Tanya Accone is an innovator and futurist with a vision to share with the world – which she can do through her work as head of UNICEF’s Global Innovation Centre (GIC). Her Instagram and blog are packed with innovative quotes and invitations to join her drive to make the future sustainable and empowered, especially for children and women. Tanya’s focus, and that of the GIC, is on identifying promising and innovative solutions across 224 countries and successfully bringing these ideas to scale, thus delivering on dreams.

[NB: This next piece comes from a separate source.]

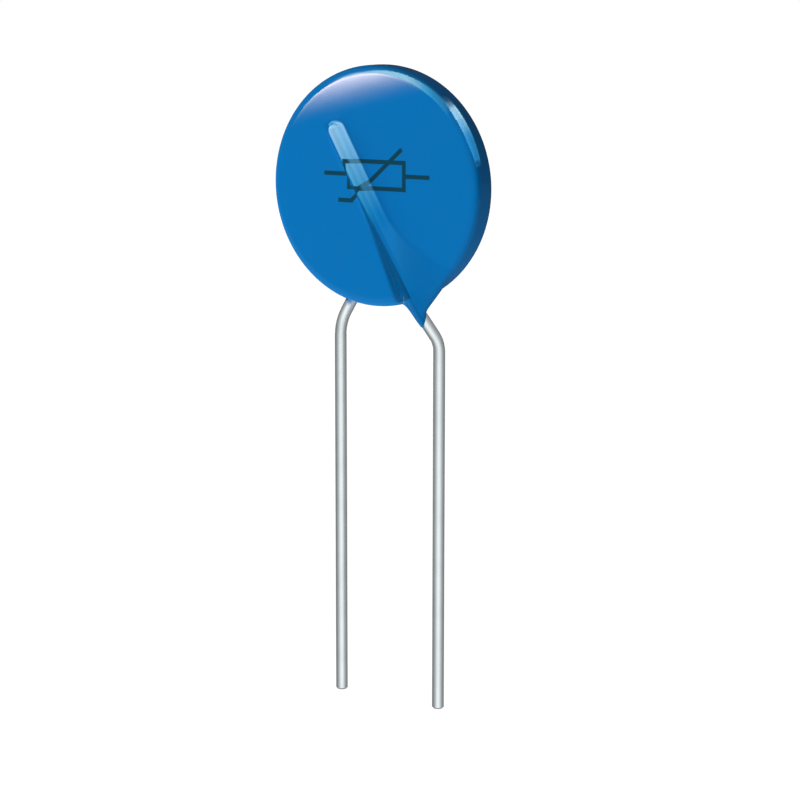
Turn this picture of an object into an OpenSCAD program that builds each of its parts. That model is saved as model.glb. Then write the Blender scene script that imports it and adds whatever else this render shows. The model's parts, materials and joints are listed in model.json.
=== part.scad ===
// Disc varistor with two radial wire leads, dipped in epoxy.
// Millimetres. +Z up, front face towards -Y. The origin is midway between the pins on the
// seating plane, which is the height at which the front pin becomes straight.

/* [Ceramic] */
// Diameter of the fired zinc oxide disc
ceramic_d = 19; // [17:0.1:21]
// Thickness of the disc
ceramic_t = 1.9; // [1.4:0.05:3]
// Rounding of the pressed edge
ceramic_edge = 0.2; // [0.05:0.05:0.4]
// How far the silver stops short of the ceramic's edge
electrode_margin = 0.7; // [0.4:0.05:1.2]
// Thickness of each fired silver layer
electrode_t = 0.04; // [0.02:0.01:0.1]

/* [Leads] */
// Diameter of the tinned copper wire
lead_d = 1; // [0.8:0.05:1.2]
// Distance between the pins along X
pin_pitch = 10; // [9:0.1:11]
// Distance between the pins along Y
pin_offset = 0.5; // [0:0.1:1.5]
// Length of each straight pin below the seating plane
pin_length = 30.6; // [20:0.1:40]
// Chamfer at the sheared tips
tip_chamfer = 0.12; // [0.05:0.01:0.2]
// How far beside the disc's centre each wire passes, along X
lead_cross = 1.1; // [0.5:0.1:1.5]
// How far each wire runs on above that crossing
lead_reach = 5.3; // [4:0.1:6.5]

/* [Front lead bends] */
// How far inside its pin the front wire leaves the disc's face, along X
front_run = 1.05; // [0.7:0.05:1.4]
// Height at which the front wire leaves the plane of the face
front_rise = 3.2; // [3:0.1:3.6]
// Bend radius above the front pin
front_bend_r = 2.4; // [1.8:0.1:2.6]
// Height at which the front pin becomes straight
front_straight_z = 0; // [0:0.1:0.3]

/* [Rear lead bends] */
// How far inside its pin the rear wire leaves the disc's face, along X
rear_run = 0.85; // [0.5:0.05:1.2]
// Height at which the rear wire leaves the plane of the face
rear_rise = 4.3; // [4:0.1:4.6]
// Bend radius above the rear pin
rear_bend_r = 4; // [3:0.1:4.5]
// Height at which the rear pin becomes straight
rear_straight_z = 0.6; // [0.3:0.1:0.8]
// Bend radius of both wires where they leave the face
entry_bend_r = 2; // [1:0.1:2.5]

/* [Solder] */
// Thickness of the solder between wire and silver
solder_film = 0.04; // [0.02:0.01:0.08]
// Half width of the solder where it wets the silver
solder_spread = 0.85; // [0.7:0.05:0.95]
// Height of the solder up the wire, as a share of the wire's diameter
solder_climb = 0.6; // [0.4:0.05:0.75]
// Bare silver left between the solder's lower end and the rim of the electrode
solder_stop = 0.8; // [0.5:0.1:2]

/* [Coating] */
// Epoxy over the flat faces
coat_face = 0.42; // [0.36:0.02:0.6]
// Epoxy around the ceramic's edge
coat_edge = 0.47; // [0.4:0.01:0.8]
// Radius of the rim's rounding towards the front face
front_round = 0.45; // [0.35:0.05:0.8]
// Radius of the rim's rounding towards the rear face
rear_round = 0.85; // [0.5:0.05:0.9]
// Epoxy over the wires on the disc
coat_wire = 0.17; // [0.12:0.01:0.2]
// Radius of the hollow where a ridge meets the face
ridge_fillet = 0.45; // [0.3:0.05:0.5]
// Distance of the disc's lowest edge above the seating plane
body_lift = 3.45; // [3.2:0.05:3.6]
// Place of the disc's centre beside the middle of the pins
body_shift = -0.7; // [-1.2:0.1:-0.4]

/* [Tails] */
// Epoxy around the wire where a tail ends
tail_lip = 0.07; // [0.04:0.01:0.12]
// How far the front tail runs past the place where the wire leaves the face
front_tail = 0.5; // [0.4:0.05:0.8]
// Reach of the front tail along the rim on its outer side
front_web_out = 5.8; // [4:0.1:6.5]
// Reach of the front tail along the rim on its inner side
front_web_in = 1.9; // [1.2:0.1:2.4]
// How much further the front tail runs on the wire's front than at its middle
front_slant = 0.6; // [0:0.05:0.65]
// Length of the flow of epoxy that fills the front ridge's outer side above the tail
front_flow = 8; // [6:0.5:10]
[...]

‘Scaling’ or ‘implementing at scale’ means ‘to support the widespread replication and/or adaptation of an innovation across large geographies and populations for transformational impact.’
As one of the job vacancy
posts for a role within the GIC states, ‘We support innovative solutions designed by girls, for girls.’ It is known that a major factor in the STEM gender gap across the world is a lack of role models. Research indicates that when women and girls become of successful women in STEM fields, they are more likely to have pro-science career aspirations. When women see other women in science, they are less likely to associate these fields with masculinity and more likely to have confidence in their own skills – particularly when they see women at the leadership level.[GR2]

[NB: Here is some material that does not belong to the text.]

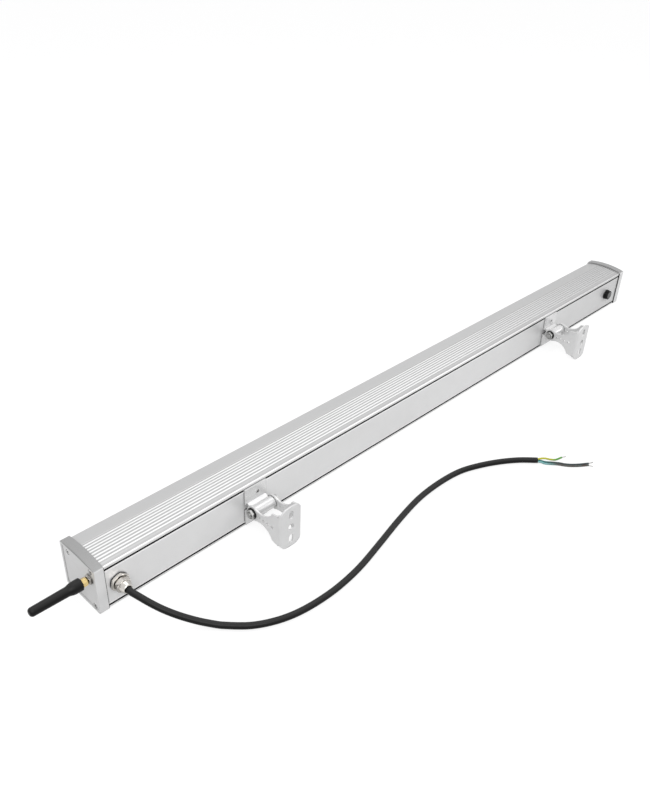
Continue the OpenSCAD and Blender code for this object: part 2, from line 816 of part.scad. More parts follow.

This understanding informs Tanya’s work. Bringing the leadership skills she exercises within the GIC home to South Africa, Tanya works with Professor Janice Limson, Director of the Biotechnology Innovation Centre at Rhodes University Both women were students at Rhodes University in the early 1990s, and thirty years later, as female leaders in the STEM field, they saw not only the chance to create innovations in biotechnology to save lives but also opportunities to encourage the participation of young female scientists and promote more diversity in science and technology.

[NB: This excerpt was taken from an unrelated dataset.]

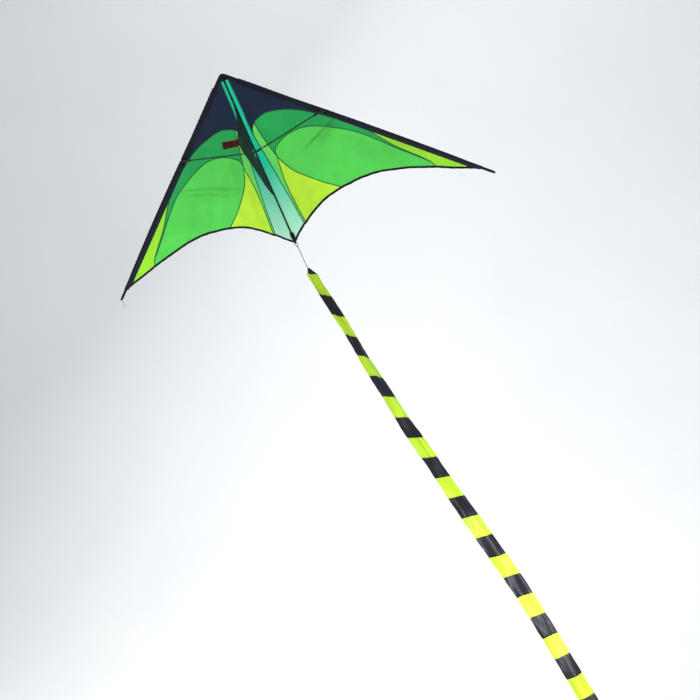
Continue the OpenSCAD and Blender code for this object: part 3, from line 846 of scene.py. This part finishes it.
arc = [
    np.array([0, 17]) + 16 * np.array([math.cos(math.radians(a)), math.sin(math.radians(a))])
    for a in range(-90, -44, 9)
]
half = np.vstack(
    [
        np.array(arc) * MM, hem_edge(0.066, -0.0040)[None], hem_edge(0.0684, -0.001)[None],
        hem_edge(0.0680, 0.0100)[None], hem_edge(0.040, 0.0092)[None], [[0.0166, 0.0292], [0.0150, 0.0284]]
    ]
)


def nose_half(x, y):
    ridge = np.exp(-((x / 0.0042) ** 2)) * np.clip((y - 0.003) / 0.006, 0, 1)
    edge = np.exp(-(((np.abs(x) * LE_PLAN[1] - y * LE_PLAN[0]) / 0.005) ** 2)) * np.clip((y - 0.004) / 0.01, 0, 1)
    return 0.0013 + 0.0034 * ridge + 0.0016 * edge


q = evenly(np.vstack([[[0.006, 0.0262], [0.0165, 0.0266]], hem_edge(0.0640, 0.0078)[None]]), 0.002)
for side, hand in ((1, "right"), (-1, "left")):
    outline = np.vstack([half, [[0, 0.0284]]])[::side] * [side, 1]
    patch = slab(f"{hand}_nose_patch_cloth", outline, middle_skin, nose_half, TAPE, 0.0025)
    fold_with(patch, side, "nose_patch")
    at, n = skin(*q.T, 1)
    lines = [(at * [side, 1, 1], n * [side, 1, 1], 0.0015)]
    fold_with(stitches(f"{hand}_nose_thread", lines, THREAD_BLACK, pitch=0.0034, long=0.0024), side)

half = np.array(
    [[0, 660], [5, 661], [7.5, 666], [8.2, 674], [7.6, 682], [5.6, 690], [4.9, 702], [3.8, 704.5], [0, 705]]
) * MM
outline = np.vstack([half, (half * [-1, 1])[::-1][1:-1]])


def pocket_half(x, y):
    ridge = np.exp(-((x / 0.0046) ** 2)) * np.clip((0.7055 - y) / 0.004, 0.3, 1)
    return 0.0014 + 0.0036 * ridge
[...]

The GIC has supported Professor Limson’s work since 2015, and her diverse team has been developing new types of diagnostic testing that could be used in remote areas at a low cost. Professor Limson currently heads up a group of scientists who, with UNICEF’s support, are building innovative, easy-to-use tests for HIV, pregnancy, and malaria. This partnership brings innumerable benefits, both tangible and intangible. As Accone stated in an article about a visit, she made to Rhodes in 2019: ‘Clearly, these tests have the potential to be a game changer when it comes to testing and treating vulnerable women and children around the world.’ As the travel restrictions around Covid-19 eased, Ms. Accone returned to her alma mater in March 2022 to spend time with Professor Limson and her team, almost half of whom are women. Led by these two powerhouses in STEM research, the team provides the mentorship and visibility needed to provide a clear path for girls and women into STEM fields.